# TASK
Reproduce precisely the lines between the start of the data below and the line with "pin_clearance = 0.05", both included.

# DATA BLOCK

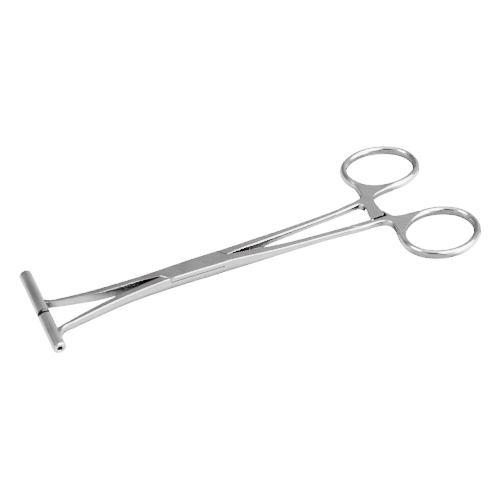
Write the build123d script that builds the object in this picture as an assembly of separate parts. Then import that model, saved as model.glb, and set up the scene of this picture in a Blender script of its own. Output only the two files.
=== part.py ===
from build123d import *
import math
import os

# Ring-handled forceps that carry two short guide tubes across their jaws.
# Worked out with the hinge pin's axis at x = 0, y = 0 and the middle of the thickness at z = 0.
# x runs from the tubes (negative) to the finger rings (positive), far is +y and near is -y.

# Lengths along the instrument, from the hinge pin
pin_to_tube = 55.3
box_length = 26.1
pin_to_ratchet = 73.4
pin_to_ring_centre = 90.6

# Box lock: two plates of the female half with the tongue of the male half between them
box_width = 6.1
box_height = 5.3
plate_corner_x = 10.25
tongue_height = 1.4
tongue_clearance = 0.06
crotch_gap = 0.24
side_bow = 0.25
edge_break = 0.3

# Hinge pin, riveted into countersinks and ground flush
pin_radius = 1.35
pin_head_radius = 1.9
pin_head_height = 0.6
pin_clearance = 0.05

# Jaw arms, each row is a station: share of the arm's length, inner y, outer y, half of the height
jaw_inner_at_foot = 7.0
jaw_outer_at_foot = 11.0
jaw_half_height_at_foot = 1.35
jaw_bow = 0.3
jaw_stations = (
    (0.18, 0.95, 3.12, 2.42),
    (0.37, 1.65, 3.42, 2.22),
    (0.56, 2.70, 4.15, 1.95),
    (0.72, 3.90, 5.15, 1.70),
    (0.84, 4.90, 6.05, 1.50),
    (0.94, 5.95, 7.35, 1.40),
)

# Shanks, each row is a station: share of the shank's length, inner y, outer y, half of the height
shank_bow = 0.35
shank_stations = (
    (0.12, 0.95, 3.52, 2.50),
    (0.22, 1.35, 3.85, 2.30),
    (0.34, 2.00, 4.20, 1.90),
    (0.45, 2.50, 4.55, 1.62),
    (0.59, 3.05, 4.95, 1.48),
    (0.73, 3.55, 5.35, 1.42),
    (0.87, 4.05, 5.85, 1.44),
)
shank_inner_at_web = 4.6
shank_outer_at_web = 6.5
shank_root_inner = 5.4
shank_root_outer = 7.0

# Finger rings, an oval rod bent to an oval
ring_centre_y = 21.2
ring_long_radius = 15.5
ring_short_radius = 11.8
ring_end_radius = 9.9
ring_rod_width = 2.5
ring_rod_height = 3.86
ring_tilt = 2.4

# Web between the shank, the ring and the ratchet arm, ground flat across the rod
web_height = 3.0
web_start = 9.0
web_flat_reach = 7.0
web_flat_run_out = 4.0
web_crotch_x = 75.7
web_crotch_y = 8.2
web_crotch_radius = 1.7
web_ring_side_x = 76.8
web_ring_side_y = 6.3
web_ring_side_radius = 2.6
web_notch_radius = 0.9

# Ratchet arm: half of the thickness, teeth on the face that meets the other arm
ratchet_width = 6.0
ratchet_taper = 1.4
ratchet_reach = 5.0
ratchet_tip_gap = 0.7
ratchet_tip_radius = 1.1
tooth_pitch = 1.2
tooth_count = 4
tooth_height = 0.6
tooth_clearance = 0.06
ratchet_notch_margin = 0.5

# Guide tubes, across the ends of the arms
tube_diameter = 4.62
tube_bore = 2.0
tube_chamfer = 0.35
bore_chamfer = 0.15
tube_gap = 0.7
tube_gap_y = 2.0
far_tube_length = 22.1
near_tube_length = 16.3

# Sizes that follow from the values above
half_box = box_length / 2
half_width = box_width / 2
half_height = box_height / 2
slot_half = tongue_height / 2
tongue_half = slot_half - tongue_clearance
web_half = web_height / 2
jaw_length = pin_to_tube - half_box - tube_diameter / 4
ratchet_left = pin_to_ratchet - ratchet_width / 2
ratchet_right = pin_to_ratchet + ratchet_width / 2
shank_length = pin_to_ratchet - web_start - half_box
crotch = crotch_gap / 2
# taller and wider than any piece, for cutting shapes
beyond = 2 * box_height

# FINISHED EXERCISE
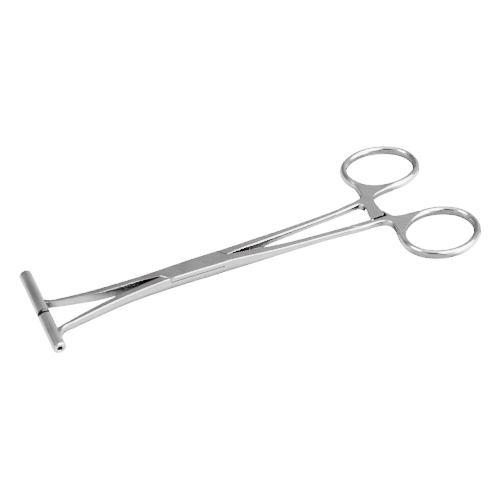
Write the build123d script that builds the object in this picture as an assembly of separate parts. Then import that model, saved as model.glb, and set up the scene of this picture in a Blender script of its own. Output only the two files.
=== part.py ===
from build123d import *
import math
import os

# Ring-handled forceps that carry two short guide tubes across their jaws.
# Worked out with the hinge pin's axis at x = 0, y = 0 and the middle of the thickness at z = 0.
# x runs from the tubes (negative) to the finger rings (positive), far is +y and near is -y.

# Lengths along the instrument, from the hinge pin
pin_to_tube = 55.3
box_length = 26.1
pin_to_ratchet = 73.4
pin_to_ring_centre = 90.6

# Box lock: two plates of the female half with the tongue of the male half between them
box_width = 6.1
box_height = 5.3
plate_corner_x = 10.25
tongue_height = 1.4
tongue_clearance = 0.06
crotch_gap = 0.24
side_bow = 0.25
edge_break = 0.3

# Hinge pin, riveted into countersinks and ground flush
pin_radius = 1.35
pin_head_radius = 1.9
pin_head_height = 0.6
pin_clearance = 0.05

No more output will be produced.